Your goal:
The lines to return are those from the one containing "const ball = new THREE.Group();" down to the one containing "in imported if", inclusive; return them exactly and nothing else.

Stored data:
—————
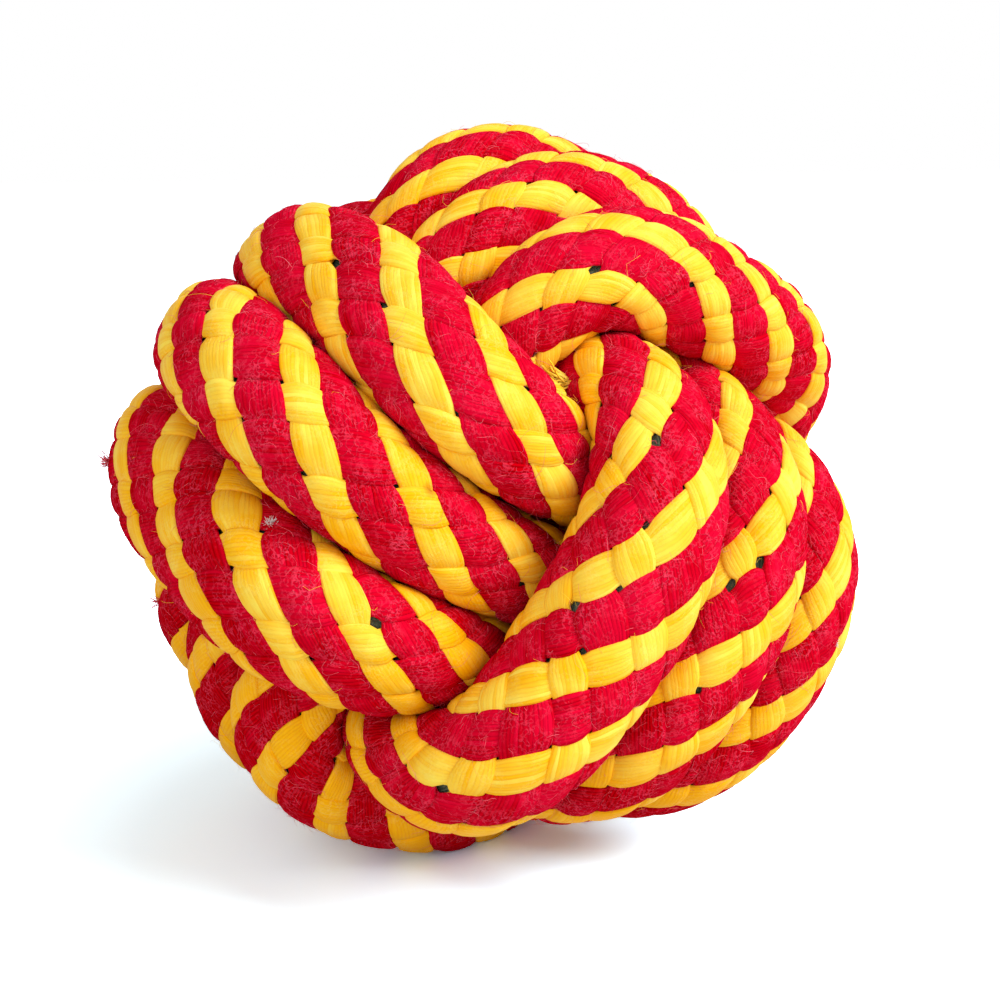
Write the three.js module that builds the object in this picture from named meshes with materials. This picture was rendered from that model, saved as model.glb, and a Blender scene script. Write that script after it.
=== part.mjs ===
// Rope dog toy: a ball knotted from one length of thick braided cotton rope.
//
// The knot is a monkey's fist. The rope makes three turns, then three turns
// round the first three, then three turns round the second and through the
// first. The three windings stand square to each other, so each face of the
// ball shows three strands side by side, and each strand dives under the next
// winding at the edge of its face. Both cut ends are tucked into the middle.
//
// The rope is a hollow braided cover over a soft filler core. Each winding is
// one unbroken stretch of cover with its stretch of core inside. The rope is
// soft: it lies flat and wide on the outside of the ball, and is pressed
// narrow and thin where it runs inside.
//
// Units are millimetres and +Z is up. The ball stands on the floor at z = 0,
// with the middle of its outline over the origin.

import * as THREE from 'three';

// Driving sizes
const ropeDiameter = 16;
const coverWall = 2.3;
const coreClearance = 0.3;
const stretchGap = 0.3;

// The rope's section as shares of its diameter, on the outside and inside.
// On the outside its outward half swells by outwardSwellShare of its depth.
const outerWidthShare = 1.03;
const outerThicknessShare = 0.8;
const outwardSwellShare = 0.22;
const innerWidthShare = 0.64;
const innerThicknessShare = 0.55;
const narrowingPower = 1.3;

// How deep the floor presses the base flat, as a share of the rope's diameter
const basePressShare = 0.17;

// Sides of the rope's section, and steps and turns of a winding
const sectionSides = 6;
const stepsPerTurn = 24;
const turnsPerWinding = 3;

// A turn's distance from the ball's centre, as shares of the rope's diameter:
// a mean value and the waves that swing two, four and six times in a turn.
// The middle turn of three runs further out inside than the two beside it.
const middleRadiusShares = [2.131, 0.485, 0.086, -0.039];
const sideRadiusShares = [1.994, 0.734, -0.277, -0.075];

// How far the side turns lie from the middle one, written the same way
const sideOffsetShares = [0.903, 0.164, 0.02];

// How the ball lies: its spin about the first winding's axis, its lean and heading
const knotSpin = -137.6;
const knotLean = 32.7;
const knotHeading = -2;

// Each winding starts and ends at an angle counted along its own turns, and
// steps over to its next place once in every turn, over shiftSpan degrees
// round shiftAngle. It first runs straight on from the winding before it, for
// firstRunShare. Its leads are its route before the first turn and after the
// last: points as shares of the rope's diameter along the knot's three axes,
// and how far the rope lies flat there, from 0 inside to 1 outside.
// Its slack lifts it off the even knot at a few places: each is an angle, and
// how far out and across the rope stands there, in shares of its diameter.
// A lift fades to nothing over slackReach degrees.
const shiftSpan = 70;
const slackReach = 80;
const windings = [
  {
    name: 'first_winding',
    axes: [0, 1, 2],
    startAngle: 300,
    endAngle: 1245,
    shiftAngle: 265,
    slackShares: [[360, 0.09, -0.04], [720, 0.25, 0.08]],
    leadInShares: [[-0.5, -0.69, -0.62, 0], [0.24, -1.1, -0.75, 0]],
    leadOutShares: [[-2.42, -0.16, 1.12, 0.97]],
  },
  {
    name: 'second_winding',
    axes: [1, 2, 0],
    startAngle: 187,
    endAngle: 1138,
    shiftAngle: 92,
    firstRunShare: 0.8,
    slackShares: [[360, 0.06, -0.1], [720, 0.1, 0], [1080, 0.14, 0.03]],
    leadInShares: [[-2.12, -1.62, 1.12, 0.8], [-1.6, -2.1, 0.86, 0.8], [-1.2, -2.38, 0.3, 0.9]],
    leadOutShares: [[0.49, 0.41, 1.08, 0], [0.38, -0.06, 0.61, 0]],
  },
  {
    name: 'third_winding',
    axes: [2, 0, 1],
    startAngle: 120,
    endAngle: 1138,
    shiftAngle: 92,
    firstRunShare: 0.66,
    slackShares: [[360, 0.07, 0], [540, 0.1, -0.12], [900, 0.04, -0.06], [1080, 0.05, -0.05]],
    leadInShares: [[0.51, -0.79, -0.23, 0], [1.09, -0.93, -0.46, 0]],
    leadOutShares: [[0.94, 0.69, 0.4, 0], [0.13, 0.69, 0.03, 0]],
  },
];

const coverColour = 0xd01030;
const coreColour = 0x35483a;
const clothRoughness = 0.95;

const radians = THREE.MathUtils.degToRad;
const mix = THREE.MathUtils.lerp;
const fullTurn = 360;

// A sum of waves, each of which swings two times more in a turn than the last
function waves(shares, angle) {
  return shares.reduce((sum, share, n) => sum + share * Math.cos(2 * n * angle), 0);
}

// The place of the rope among the turns side by side, from -1 to 1
function placeInWinding(winding, degrees) {
  const firstShift = winding.shiftAngle + fullTurn;
  let place = -1;
  for (let turn = 0; turn < turnsPerWinding - 1; turn += 1) {
    const middle = firstShift + fullTurn * turn;
    place += THREE.MathUtils.smoothstep(degrees, middle - shiftSpan / 2, middle + shiftSpan / 2);
  }
  return place;
}

// How far the rope lies flat: 1 at the middle of an outer face, 0 inside
function flatness(degrees) {
  return Math.abs(Math.cos(radians(degrees))) ** (2 * narrowingPower);
}

// How far out and across its slack lifts the rope at an angle, as shares
function slackLift(winding, degrees) {
  return winding.slackShares.reduce(([out, across], [angle, outShare, acrossShare]) => {
    const fade = 1 - THREE.MathUtils.smoothstep(Math.abs(degrees - angle), 0, slackReach);
    return [out + outShare * fade, across + acrossShare * fade];
  }, [0, 0]);
}

// A station is a point of the route, in the axes of the knot, and its flatness
function turnStation(winding, degrees) {
  const angle = radians(degrees);
  const place = placeInWinding(winding, degrees);
  const [liftOut, liftAcross] = slackLift(winding, degrees);
  const middle = waves(middleRadiusShares, angle);
  const side = waves(sideRadiusShares, angle);
  const radius = ropeDiameter * (mix(middle, side, place * place) + liftOut);
  const offset = ropeDiameter * (waves(sideOffsetShares, angle) * place + liftAcross);
  const point = new THREE.Vector3();
  point.setComponent(winding.axes[0], radius * Math.cos(angle));
  point.setComponent(winding.axes[1], radius * Math.sin(angle));
  point.setComponent(winding.axes[2], offset);
  return { point, flat: flatness(degrees) };
}

function leadStation([x, y, z, flat]) {
  return { point: new THREE.Vector3(x, y, z).multiplyScalar(ropeDiameter), flat };
}

// A station further along the line through the last two stations
function straightOn(stations, distance) {
  const [before, last] = stations.slice(-2);
  const direction = last.point.clone().sub(before.point).normalize();
  return { point: last.point.clone().addScaledVector(direction, distance), flat: last.flat };
}

// The route of one winding. It starts in line with the end of the winding
// before it, a small gap further on, and its ends run straight.
function windingRoute(winding, previous) {
  const stations = [];
  if (previous) {
    const start = straightOn(previous, stretchGap);
    stations.push(start);
    stations.push(straightOn([previous.at(-1), start], ropeDiameter * winding.firstRunShare));
  }
  stations.push(...winding.leadInShares.map(leadStation));
  const steps = Math.round((winding.endAngle - winding.startAngle) * stepsPerTurn / fullTurn);
  for (let step = 0; step <= steps; step += 1) {
    const degrees = mix(winding.startAngle, winding.endAngle, step / steps);
    stations.push(turnStation(winding, degrees));
  }
  stations.push(...winding.leadOutShares.map(leadStation));
  return stations;
}

// Rings of points round the route, each square to it, with the rope's flat
// side facing out of the ball. The inset draws them in for the inner layers.
function sectionRings(stations, inset) {
  return stations.map(({ point, flat }, i) => {
    const before = stations[Math.max(i - 1, 0)].point;
    const after = stations[Math.min(i + 1, stations.length - 1)].point;
    const along = after.clone().sub(before).normalize();
    const out = point.clone().addScaledVector(along, -point.dot(along)).normalize();
    const across = along.clone().cross(out);
    const flatSide = Math.cos(Math.PI / sectionSides);
    const width = ropeDiameter * mix(innerWidthShare, outerWidthShare, flat) / 2;
    const thickness = ropeDiameter * mix(innerThicknessShare, outerThicknessShare, flat) / 2;
    const swollen = thickness * (1 + outwardSwellShare * flat);
    const halfWidth = width - inset / flatSide;
    return Array.from({ length: sectionSides }, (_, side) => {
      const angle = 2 * Math.PI * side / sectionSides;
      const depth = Math.sin(angle) > 0 ? swollen : thickness;
      return point.clone()
        .addScaledVector(across, halfWidth * Math.cos(angle))
        .addScaledVector(out, (depth - inset) / flatSide * Math.sin(angle));
    });
  });
}

// The skin between one ring of points and the next, facing out, or in if turned
function skin(rings, firstIndex, turned) {
  const faces = [];
  for (let i = 0; i < rings.length - 1; i += 1) {
    for (let side = 0; side < sectionSides; side += 1) {
      const next = (side + 1) % sectionSides;
      const a = firstIndex + i * sectionSides + side;
      const b = firstIndex + i * sectionSides + next;
      const c = b + sectionSides;
      const d = a + sectionSides;
      faces.push(...(turned ? [a, c, d, a, b, c] : [a, d, c, a, c, b]));
    }
  }
  return faces;
}

function solidGeometry(points, faces) {
  const geometry = new THREE.BufferGeometry();
  const places = points.flatMap((point) => point.toArray());
  geometry.setAttribute('position', new THREE.Float32BufferAttribute(places, 3));
  geometry.setIndex(faces);
  return geometry;
}

// A hollow stretch of cover, open at both ends
function coverGeometry(outerRings, innerRings) {
  const points = [...outerRings.flat(), ...innerRings.flat()];
  const innerStart = outerRings.flat().length;
  const lastRing = innerStart - sectionSides;
  const faces = [...skin(outerRings, 0, false), ...skin(innerRings, innerStart, true)];
  for (let side = 0; side < sectionSides; side += 1) {
    const next = (side + 1) % sectionSides;
    faces.push(side, next, innerStart + next, side, innerStart + next, innerStart + side);
    const [a, b] = [lastRing + side, lastRing + next];
    const [c, d] = [b + innerStart, a + innerStart];
    faces.push(a, d, c, a, c, b);
  }
  return solidGeometry(points, faces);
}

// A solid stretch of core
function coreGeometry(rings) {
  const points = rings.flat();
  const lastRing = points.length - sectionSides;
  const faces = skin(rings, 0, false);
  for (let side = 1; side < sectionSides - 1; side += 1) {
    faces.push(0, side, side + 1);
    faces.push(lastRing, lastRing + side + 1, lastRing + side);
  }
  return solidGeometry(points, faces);
}

// The least distance between one turn and the next, measured on points spread
// over the faces of the cover, with the steps that follow each other left out
function leastGapToItself(rings) {
  const spread = 4;
  const stepsApart = stepsPerTurn / 3;
  const samples = [];
  for (let i = 0; i < rings.length - 1; i += 1) {
    for (let side = 0; side < sectionSides; side += 1) {
      const next = (side + 1) % sectionSides;
      for (let u = 0; u < spread; u += 1) {
        for (let v = 0; v < spread; v += 1) {
          const low = rings[i][side].clone().lerp(rings[i][next], v / spread);
          const high = rings[i + 1][side].clone().lerp(rings[i + 1][next], v / spread);
          samples.push({ step: i + u / spread, point: low.lerp(high, u / spread) });
        }
      }
    }
  }
  let least = Infinity;
  samples.forEach((a, i) => {
    for (let j = i + 1; j < samples.length; j += 1) {
      const b = samples[j];
      if (b.step - a.step > stepsApart) {
        least = Math.min(least, a.point.distanceToSquared(b.point));
      }
    }
  });
  return Math.sqrt(least);
}

function cloth(color) {
  return new THREE.MeshStandardMaterial({ color, roughness: clothRoughness, metalness: 0 });
}

const cover = cloth(coverColour);
const core = cloth(coreColour);

// The three windings, one after the other, in the axes of the knot
const routes = [];
windings.forEach((winding, i) => {
  routes.push(windingRoute(winding, routes[i - 1]));
});

// Lays the knot down: turned to its rest, over the origin and on the floor
const pose = new THREE.Matrix4()
  .makeRotationZ(radians(knotHeading))
  .multiply(new THREE.Matrix4().makeRotationY(radians(knotLean)))
  .multiply(new THREE.Matrix4().makeRotationZ(radians(knotSpin)));

const insets = [0, coverWall, coverWall + coreClearance];
const layers = routes.map((route) => insets.map((inset) => sectionRings(route, inset)));
layers.flat(3).forEach((point) => point.applyMatrix4(pose));

const bounds = new THREE.Box3().setFromPoints(layers.flatMap(([outside]) => outside.flat()));
const middle = bounds.getCenter(new THREE.Vector3());
const basePress = basePressShare * ropeDiameter;
const toFloor = new THREE.Vector3(-middle.x, -middle.y, -bounds.min.z - basePress);
layers.flat(3).forEach((point) => point.add(toFloor));

// The floor presses flat what would reach below it, and each layer keeps its thickness
layers.forEach((layer) => layer.forEach((rings, i) => rings.flat().forEach((point) => {
  point.z = Math.max(point.z, insets[i]);
})));

const ball = new THREE.Group();
windings.forEach((winding, i) => {
  const [outside, inside, coreOutside] = layers[i];
  const sleeve = new THREE.Mesh(coverGeometry(outside, inside), cover);
  sleeve.name = `${winding.name}_cover`;
  const filler = new THREE.Mesh(coreGeometry(coreOutside), core);
  filler.name = `${winding.name}_core`;
  ball.add(sleeve, filler);
  console.log(`${winding.name} least gap to itself ${leastGapToItself(outside).toFixed(2)} mm`);
});

export default ball;
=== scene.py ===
"""A rope dog toy: a ball knotted from one length of braided cotton rope.

The rope is built as the real one is: sixteen flat cotton tapes, woven over and
under each other into a tube, round a core of filler strands. The tapes follow
the knot's three windings as one unbroken rope, and are pressed flat where one
strand lies against the next.
"""

import math

import bpy
import numpy as np
from mathutils import Matrix, Vector


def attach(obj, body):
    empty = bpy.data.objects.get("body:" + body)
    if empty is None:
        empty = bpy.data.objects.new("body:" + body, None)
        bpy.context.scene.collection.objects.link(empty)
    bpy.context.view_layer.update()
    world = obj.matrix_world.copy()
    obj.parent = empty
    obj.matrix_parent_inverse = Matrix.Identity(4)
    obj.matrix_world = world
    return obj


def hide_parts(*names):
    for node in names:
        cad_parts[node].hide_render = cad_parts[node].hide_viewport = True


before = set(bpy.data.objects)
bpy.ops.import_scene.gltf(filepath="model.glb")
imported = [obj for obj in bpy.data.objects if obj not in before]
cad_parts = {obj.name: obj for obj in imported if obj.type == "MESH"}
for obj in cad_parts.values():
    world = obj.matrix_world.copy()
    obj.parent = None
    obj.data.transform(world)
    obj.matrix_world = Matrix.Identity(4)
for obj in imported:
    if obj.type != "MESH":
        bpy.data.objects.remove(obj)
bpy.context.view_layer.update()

MM = 0.001

# The knot, in metres and in its own three axes, as the solids have it: the rope's
# thickness, the ball's centre, how the knot is turned, and the waves that give
# the distance of the middle turn and of the side turns from the centre and how
# far the side turns lie to the side, as shares of the rope's thickness. Then the
# degrees in which a winding steps over to its next place, how steeply the rope
# gets narrower towards the inside of the ball, and the turns of a winding
ROPE = 0.016
BALL_CENTRE = np.array([0.00052, 0.0005, 0.04828])
KNOT_SPIN, KNOT_LEAN, KNOT_HEADING = -137.6, 32.7, -2.0
MIDDLE_RADIUS_SHARES = (2.131, 0.485, 0.086, -0.039)
SIDE_RADIUS_SHARES = (1.994, 0.734, -0.277, -0.075)
SIDE_OFFSET_SHARES = (0.903, 0.164, 0.02)
SHIFT_SPAN = 70.0
NARROWING_POWER = 1.3
TURNS = 3

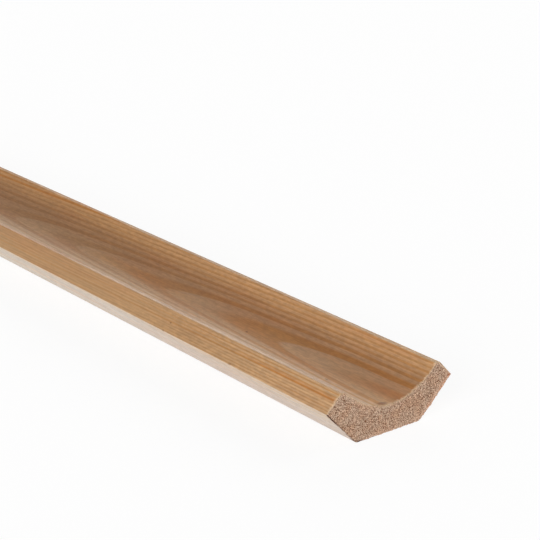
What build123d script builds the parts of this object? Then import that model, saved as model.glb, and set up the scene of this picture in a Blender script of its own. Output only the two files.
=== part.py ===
—————
Result:
const ball = new THREE.Group();
windings.forEach((winding, i) => {
  const [outside, inside, coreOutside] = layers[i];
  const sleeve = new THREE.Mesh(coverGeometry(outside, inside), cover);
  sleeve.name = `${winding.name}_cover`;
  const filler = new THREE.Mesh(coreGeometry(coreOutside), core);
  filler.name = `${winding.name}_core`;
  ball.add(sleeve, filler);
  console.log(`${winding.name} least gap to itself ${leastGapToItself(outside).toFixed(2)} mm`);
});

export default ball;
=== scene.py ===
"""A rope dog toy: a ball knotted from one length of braided cotton rope.

The rope is built as the real one is: sixteen flat cotton tapes, woven over and
under each other into a tube, round a core of filler strands. The tapes follow
the knot's three windings as one unbroken rope, and are pressed flat where one
strand lies against the next.
"""

import math

import bpy
import numpy as np
from mathutils import Matrix, Vector


def attach(obj, body):
    empty = bpy.data.objects.get("body:" + body)
    if empty is None:
        empty = bpy.data.objects.new("body:" + body, None)
        bpy.context.scene.collection.objects.link(empty)
    bpy.context.view_layer.update()
    world = obj.matrix_world.copy()
    obj.parent = empty
    obj.matrix_parent_inverse = Matrix.Identity(4)
    obj.matrix_world = world
    return obj


def hide_parts(*names):
    for node in names:
        cad_parts[node].hide_render = cad_parts[node].hide_viewport = True


before = set(bpy.data.objects)
bpy.ops.import_scene.gltf(filepath="model.glb")
imported = [obj for obj in bpy.data.objects if obj not in before]
cad_parts = {obj.name: obj for obj in imported if obj.type == "MESH"}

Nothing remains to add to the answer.